The final third of THE TRAM doesn’t quite make up for the lackluster and slow-going first two acts of the film, but they definitely remind the audience just who made the movie they’re watching. Guilia’s stalking at the tram depot is classic Argento, all eyes, feet, gloved hands, and head trauma. Unfortunately, for all the stylish directing and suspense on display, the finale lacks punch. The killer is captured off-screen. We never even get to see their face, really. I had to rewind the film to remember who the killer was. It feels utterly anticlimactic. Just when THE TRAM really started to work for me, it trips over its own two feet.

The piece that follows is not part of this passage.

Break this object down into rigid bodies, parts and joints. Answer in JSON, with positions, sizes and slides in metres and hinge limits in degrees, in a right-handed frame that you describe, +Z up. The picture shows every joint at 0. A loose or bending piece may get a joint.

I would have expected the Argento-directed segment of DOOR INTO DARKNESS to be my favorite, but it isn’t. I much prefer EYEWITNESS, even if it was only partially directed by Argento. But I keep coming around to THE TRAM and rewatching it in hopes that it finally lands for me. It’s an intriguing mystery, one that plays out in a novel way onscreen. We don’t typically see giallo films that feel like procedurals. The way the film plays out is the most unique thing about it, but it’s also the least interesting way it could have gone about things.
I never feel like I’m figuring it out alongside Giordani. In fact, I stumbled upon the answer the same way Giordani does, almost by accident. Maybe that’s a bit more realistic than your typical giallo, but it’s far less entertaining. Gialli don’t typically use cops as protagonists because, well, cops don’t typically break into houses, shakedown uncooperative leads, bed the femme fatales, and have to dodge killers every time the sun goes down. Protagonists in giallo films are useful idiots for the cops. That’s why they allow the heroes to throw themselves into danger over and over again. Giordani plays it by the book, all eyes, ears and logic. Great for a novel, perhaps, but I missed my typical giallo protagonist, prone to danger and full of bad choices.
I don’t think THE TRAM is a bad film. It certainly didn’t need a full hour to tell its story, that’s for damn sure, and it absolutely could have used more in the way of momentum.